* start *

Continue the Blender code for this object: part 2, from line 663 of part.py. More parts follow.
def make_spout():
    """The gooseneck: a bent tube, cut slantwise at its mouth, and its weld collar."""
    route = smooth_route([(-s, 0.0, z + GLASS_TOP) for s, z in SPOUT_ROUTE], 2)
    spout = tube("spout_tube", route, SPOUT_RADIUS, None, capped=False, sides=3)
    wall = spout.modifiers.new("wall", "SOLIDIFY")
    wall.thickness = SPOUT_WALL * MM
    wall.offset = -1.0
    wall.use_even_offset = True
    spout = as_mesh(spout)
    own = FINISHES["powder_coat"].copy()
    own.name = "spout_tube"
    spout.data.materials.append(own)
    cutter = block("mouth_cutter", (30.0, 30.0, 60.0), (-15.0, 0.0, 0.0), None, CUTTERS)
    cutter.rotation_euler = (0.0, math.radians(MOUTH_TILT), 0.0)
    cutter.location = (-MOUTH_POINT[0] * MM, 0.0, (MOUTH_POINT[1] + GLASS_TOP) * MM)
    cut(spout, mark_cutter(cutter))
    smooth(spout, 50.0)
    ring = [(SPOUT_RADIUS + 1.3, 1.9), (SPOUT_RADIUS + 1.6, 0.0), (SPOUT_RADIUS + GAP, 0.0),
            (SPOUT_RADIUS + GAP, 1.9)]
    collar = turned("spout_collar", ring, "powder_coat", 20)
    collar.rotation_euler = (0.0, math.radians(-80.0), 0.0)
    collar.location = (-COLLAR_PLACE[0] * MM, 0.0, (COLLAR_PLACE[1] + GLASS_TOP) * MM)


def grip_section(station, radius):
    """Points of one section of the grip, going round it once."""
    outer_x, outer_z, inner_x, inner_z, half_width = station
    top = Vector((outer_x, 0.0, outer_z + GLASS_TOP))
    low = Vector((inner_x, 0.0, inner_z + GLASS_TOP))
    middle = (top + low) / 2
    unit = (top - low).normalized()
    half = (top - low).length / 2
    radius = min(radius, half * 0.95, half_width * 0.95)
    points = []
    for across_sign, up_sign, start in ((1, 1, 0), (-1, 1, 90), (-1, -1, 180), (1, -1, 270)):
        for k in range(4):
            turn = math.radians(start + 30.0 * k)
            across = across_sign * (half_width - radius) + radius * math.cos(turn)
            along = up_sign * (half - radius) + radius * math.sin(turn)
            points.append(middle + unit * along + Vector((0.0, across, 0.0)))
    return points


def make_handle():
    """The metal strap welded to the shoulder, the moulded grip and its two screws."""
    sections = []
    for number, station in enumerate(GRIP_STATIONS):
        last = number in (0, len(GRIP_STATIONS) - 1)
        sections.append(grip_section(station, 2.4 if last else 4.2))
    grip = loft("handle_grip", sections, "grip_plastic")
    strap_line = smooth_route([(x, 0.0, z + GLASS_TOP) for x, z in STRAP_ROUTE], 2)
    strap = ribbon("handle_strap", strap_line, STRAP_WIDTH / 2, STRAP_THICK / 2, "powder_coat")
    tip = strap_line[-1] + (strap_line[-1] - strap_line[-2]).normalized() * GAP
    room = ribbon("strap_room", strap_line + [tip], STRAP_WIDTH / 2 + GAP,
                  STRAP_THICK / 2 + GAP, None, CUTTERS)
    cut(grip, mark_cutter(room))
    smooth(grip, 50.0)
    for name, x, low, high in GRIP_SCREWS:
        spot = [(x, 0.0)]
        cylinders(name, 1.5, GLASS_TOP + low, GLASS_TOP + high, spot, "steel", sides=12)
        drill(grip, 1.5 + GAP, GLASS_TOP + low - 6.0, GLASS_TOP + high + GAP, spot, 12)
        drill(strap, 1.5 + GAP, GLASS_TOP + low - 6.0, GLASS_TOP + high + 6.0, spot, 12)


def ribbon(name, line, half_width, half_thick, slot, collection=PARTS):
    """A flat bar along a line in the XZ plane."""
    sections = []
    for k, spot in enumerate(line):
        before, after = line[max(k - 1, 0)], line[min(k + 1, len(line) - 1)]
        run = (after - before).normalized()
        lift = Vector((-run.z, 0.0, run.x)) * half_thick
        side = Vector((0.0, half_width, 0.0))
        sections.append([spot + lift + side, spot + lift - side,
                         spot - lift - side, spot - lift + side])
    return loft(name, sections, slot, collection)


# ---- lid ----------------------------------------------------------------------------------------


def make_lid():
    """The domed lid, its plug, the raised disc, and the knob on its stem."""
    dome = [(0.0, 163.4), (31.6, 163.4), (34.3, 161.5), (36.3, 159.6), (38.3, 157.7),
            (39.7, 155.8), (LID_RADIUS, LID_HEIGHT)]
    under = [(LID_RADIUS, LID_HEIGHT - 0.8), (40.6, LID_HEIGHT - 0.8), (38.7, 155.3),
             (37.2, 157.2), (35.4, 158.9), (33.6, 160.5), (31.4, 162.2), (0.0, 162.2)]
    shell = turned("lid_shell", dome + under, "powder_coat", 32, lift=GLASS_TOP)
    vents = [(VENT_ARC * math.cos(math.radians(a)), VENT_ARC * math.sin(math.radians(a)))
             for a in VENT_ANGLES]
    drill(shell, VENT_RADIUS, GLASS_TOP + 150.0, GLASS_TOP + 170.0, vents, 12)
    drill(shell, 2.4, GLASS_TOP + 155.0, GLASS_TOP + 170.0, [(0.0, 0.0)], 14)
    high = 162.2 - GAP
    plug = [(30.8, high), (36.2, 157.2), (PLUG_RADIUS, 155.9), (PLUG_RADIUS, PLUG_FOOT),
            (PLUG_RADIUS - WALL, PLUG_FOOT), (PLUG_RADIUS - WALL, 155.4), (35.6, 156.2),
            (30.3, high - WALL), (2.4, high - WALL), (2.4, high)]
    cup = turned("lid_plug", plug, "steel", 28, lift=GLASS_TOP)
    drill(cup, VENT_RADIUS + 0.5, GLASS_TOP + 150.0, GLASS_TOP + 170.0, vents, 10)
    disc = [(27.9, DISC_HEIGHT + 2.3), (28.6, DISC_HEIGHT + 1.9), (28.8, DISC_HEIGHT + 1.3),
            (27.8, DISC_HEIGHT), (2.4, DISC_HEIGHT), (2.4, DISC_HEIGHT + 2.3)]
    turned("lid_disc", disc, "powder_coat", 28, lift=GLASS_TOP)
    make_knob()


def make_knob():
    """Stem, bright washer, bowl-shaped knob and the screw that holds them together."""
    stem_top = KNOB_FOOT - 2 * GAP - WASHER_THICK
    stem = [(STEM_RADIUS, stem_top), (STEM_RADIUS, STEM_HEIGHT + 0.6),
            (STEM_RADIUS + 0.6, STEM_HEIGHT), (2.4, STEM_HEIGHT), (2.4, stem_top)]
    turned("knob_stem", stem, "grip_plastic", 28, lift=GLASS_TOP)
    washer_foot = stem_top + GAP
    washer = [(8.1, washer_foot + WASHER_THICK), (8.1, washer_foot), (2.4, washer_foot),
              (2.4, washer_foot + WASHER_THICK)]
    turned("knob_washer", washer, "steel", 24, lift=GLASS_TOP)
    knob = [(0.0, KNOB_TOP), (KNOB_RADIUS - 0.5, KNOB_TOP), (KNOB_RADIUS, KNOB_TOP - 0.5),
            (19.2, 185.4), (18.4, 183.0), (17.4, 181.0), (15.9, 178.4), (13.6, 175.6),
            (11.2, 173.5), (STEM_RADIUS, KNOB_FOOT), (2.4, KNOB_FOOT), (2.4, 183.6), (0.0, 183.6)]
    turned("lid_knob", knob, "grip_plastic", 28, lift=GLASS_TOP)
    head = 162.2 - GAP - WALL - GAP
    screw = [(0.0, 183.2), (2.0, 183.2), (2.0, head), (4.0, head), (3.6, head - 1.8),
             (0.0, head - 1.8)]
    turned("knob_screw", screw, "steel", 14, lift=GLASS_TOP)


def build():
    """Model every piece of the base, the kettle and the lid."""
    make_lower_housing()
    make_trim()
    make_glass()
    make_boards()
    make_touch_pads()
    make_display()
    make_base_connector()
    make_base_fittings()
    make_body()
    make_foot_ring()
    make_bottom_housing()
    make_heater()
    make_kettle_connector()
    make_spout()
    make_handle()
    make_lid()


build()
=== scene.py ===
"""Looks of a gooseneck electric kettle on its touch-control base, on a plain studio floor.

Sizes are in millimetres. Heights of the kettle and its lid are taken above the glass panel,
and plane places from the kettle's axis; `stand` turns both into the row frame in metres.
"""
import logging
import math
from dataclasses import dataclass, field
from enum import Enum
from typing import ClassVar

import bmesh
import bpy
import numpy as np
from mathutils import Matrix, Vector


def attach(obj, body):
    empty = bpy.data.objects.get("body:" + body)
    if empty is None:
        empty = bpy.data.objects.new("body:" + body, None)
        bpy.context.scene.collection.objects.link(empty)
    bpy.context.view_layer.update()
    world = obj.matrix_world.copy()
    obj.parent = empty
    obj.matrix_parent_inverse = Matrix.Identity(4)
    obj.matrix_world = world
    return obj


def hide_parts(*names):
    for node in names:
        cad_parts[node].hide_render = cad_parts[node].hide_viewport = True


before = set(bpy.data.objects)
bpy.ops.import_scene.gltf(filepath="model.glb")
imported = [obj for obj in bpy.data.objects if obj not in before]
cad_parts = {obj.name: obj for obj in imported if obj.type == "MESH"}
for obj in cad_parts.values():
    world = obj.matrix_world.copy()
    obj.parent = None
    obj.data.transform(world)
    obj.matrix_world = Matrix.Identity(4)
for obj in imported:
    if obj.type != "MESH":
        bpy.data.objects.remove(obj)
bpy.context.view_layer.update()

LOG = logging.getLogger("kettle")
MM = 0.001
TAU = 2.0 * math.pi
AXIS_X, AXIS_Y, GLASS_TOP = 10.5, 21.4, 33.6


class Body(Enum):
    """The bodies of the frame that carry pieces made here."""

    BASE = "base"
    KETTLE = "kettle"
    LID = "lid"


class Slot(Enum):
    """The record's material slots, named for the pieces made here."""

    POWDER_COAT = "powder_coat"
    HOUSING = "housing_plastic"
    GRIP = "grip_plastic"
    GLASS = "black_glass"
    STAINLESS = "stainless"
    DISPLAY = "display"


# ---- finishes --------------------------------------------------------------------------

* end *
* start *

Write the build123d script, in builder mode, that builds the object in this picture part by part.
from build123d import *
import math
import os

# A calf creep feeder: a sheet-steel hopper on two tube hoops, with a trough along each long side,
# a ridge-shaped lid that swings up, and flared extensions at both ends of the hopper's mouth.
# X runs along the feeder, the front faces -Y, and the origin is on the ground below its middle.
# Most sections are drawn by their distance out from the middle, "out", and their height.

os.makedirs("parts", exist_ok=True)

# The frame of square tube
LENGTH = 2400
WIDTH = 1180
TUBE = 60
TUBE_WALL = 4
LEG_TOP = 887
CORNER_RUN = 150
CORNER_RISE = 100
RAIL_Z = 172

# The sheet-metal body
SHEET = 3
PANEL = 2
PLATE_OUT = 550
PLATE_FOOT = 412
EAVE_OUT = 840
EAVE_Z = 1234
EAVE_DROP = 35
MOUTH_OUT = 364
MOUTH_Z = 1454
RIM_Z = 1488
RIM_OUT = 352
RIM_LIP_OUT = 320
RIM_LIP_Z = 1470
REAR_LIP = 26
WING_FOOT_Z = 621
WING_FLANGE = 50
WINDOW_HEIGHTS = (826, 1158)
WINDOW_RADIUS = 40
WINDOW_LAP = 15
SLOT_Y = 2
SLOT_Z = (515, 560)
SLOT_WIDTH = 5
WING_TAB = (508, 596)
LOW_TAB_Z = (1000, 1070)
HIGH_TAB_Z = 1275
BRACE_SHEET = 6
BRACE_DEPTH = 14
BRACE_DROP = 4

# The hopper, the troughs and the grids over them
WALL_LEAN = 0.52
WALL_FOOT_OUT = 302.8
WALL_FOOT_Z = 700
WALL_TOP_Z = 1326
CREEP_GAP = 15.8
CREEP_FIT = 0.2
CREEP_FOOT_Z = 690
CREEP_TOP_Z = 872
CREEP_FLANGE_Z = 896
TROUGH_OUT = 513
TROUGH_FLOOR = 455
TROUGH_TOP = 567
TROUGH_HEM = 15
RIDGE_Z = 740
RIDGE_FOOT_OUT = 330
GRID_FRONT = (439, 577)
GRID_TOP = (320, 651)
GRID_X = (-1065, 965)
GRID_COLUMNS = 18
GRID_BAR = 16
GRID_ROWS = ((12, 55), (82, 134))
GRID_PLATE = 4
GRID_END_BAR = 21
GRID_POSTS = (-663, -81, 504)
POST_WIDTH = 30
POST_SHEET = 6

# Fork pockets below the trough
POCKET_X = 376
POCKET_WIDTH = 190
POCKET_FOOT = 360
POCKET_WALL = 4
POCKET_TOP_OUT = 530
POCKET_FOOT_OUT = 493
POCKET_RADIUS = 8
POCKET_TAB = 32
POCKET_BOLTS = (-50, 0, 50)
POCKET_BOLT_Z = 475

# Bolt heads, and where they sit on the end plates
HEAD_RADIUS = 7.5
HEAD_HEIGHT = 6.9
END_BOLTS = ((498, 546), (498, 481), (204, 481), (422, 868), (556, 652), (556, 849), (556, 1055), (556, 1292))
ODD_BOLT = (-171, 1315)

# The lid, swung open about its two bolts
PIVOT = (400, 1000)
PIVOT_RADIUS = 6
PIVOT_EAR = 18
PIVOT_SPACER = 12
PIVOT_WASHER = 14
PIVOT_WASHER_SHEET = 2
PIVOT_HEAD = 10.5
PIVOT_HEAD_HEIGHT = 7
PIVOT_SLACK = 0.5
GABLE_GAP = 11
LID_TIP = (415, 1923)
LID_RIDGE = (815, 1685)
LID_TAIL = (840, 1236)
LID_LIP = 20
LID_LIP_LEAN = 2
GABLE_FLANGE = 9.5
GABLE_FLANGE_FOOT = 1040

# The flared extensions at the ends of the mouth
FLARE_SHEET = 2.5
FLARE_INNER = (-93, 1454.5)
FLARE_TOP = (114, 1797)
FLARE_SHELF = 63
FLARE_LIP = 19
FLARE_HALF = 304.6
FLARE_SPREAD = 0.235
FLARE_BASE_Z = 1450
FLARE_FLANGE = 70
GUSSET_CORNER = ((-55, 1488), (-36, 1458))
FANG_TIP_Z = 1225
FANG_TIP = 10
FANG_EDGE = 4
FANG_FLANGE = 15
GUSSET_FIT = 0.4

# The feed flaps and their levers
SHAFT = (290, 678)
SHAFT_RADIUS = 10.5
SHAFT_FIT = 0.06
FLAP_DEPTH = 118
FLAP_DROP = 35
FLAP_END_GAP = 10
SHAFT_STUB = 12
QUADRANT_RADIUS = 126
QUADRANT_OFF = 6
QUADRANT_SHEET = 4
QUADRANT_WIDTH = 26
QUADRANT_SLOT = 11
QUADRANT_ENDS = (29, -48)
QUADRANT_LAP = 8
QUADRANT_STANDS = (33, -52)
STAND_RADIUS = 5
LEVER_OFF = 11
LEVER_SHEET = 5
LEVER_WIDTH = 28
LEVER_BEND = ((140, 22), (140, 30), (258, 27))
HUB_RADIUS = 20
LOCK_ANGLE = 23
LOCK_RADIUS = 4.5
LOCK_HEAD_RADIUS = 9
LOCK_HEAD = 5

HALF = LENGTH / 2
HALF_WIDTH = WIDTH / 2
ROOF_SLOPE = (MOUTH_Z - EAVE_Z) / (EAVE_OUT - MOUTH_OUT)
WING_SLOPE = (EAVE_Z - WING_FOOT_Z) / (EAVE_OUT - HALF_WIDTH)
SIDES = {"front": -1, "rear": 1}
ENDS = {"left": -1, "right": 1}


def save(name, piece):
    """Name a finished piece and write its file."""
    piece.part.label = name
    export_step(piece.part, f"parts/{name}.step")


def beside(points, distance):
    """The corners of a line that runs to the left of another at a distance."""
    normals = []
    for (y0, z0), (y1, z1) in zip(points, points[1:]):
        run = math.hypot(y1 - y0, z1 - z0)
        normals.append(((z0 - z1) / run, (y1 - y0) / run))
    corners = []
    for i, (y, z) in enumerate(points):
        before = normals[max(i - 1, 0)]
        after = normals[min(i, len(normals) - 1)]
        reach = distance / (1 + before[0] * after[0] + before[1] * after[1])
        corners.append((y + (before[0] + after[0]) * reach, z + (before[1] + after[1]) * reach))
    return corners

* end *
* start *

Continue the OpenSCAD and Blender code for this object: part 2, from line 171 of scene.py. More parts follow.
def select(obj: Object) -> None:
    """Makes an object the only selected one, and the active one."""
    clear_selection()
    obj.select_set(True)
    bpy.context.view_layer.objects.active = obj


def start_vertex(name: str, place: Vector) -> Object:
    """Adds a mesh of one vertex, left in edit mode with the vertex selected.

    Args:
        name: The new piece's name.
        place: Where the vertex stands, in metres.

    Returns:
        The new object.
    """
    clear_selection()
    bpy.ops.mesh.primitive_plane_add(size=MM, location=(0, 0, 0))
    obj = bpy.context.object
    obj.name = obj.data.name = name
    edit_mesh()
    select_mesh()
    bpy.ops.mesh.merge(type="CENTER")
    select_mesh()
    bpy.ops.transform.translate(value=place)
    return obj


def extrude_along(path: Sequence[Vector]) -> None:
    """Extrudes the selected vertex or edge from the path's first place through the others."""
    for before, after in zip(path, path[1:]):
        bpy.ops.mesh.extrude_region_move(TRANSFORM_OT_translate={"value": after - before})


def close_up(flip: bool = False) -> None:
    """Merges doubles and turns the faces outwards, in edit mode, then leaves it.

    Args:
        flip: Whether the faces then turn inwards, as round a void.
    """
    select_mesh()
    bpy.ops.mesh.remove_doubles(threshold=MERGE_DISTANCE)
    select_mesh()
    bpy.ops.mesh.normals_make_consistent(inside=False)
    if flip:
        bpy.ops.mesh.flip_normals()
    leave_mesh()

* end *

## Stated exercise
Both the line with "make_display()" and the line with "imported = [obj" belong in the extract, along with every line between them; set down those lines exactly and only.

## Finished exercise
    make_display()
    make_base_connector()
    make_base_fittings()
    make_body()
    make_foot_ring()
    make_bottom_housing()
    make_heater()
    make_kettle_connector()
    make_spout()
    make_handle()
    make_lid()


build()
=== scene.py ===
"""Looks of a gooseneck electric kettle on its touch-control base, on a plain studio floor.

Sizes are in millimetres. Heights of the kettle and its lid are taken above the glass panel,
and plane places from the kettle's axis; `stand` turns both into the row frame in metres.
"""
import logging
import math
from dataclasses import dataclass, field
from enum import Enum
from typing import ClassVar

import bmesh
import bpy
import numpy as np
from mathutils import Matrix, Vector


def attach(obj, body):
    empty = bpy.data.objects.get("body:" + body)
    if empty is None:
        empty = bpy.data.objects.new("body:" + body, None)
        bpy.context.scene.collection.objects.link(empty)
    bpy.context.view_layer.update()
    world = obj.matrix_world.copy()
    obj.parent = empty
    obj.matrix_parent_inverse = Matrix.Identity(4)
    obj.matrix_world = world
    return obj


def hide_parts(*names):
    for node in names:
        cad_parts[node].hide_render = cad_parts[node].hide_viewport = True


before = set(bpy.data.objects)
bpy.ops.import_scene.gltf(filepath="model.glb")
imported = [obj for obj in bpy.data.objects if obj not in before]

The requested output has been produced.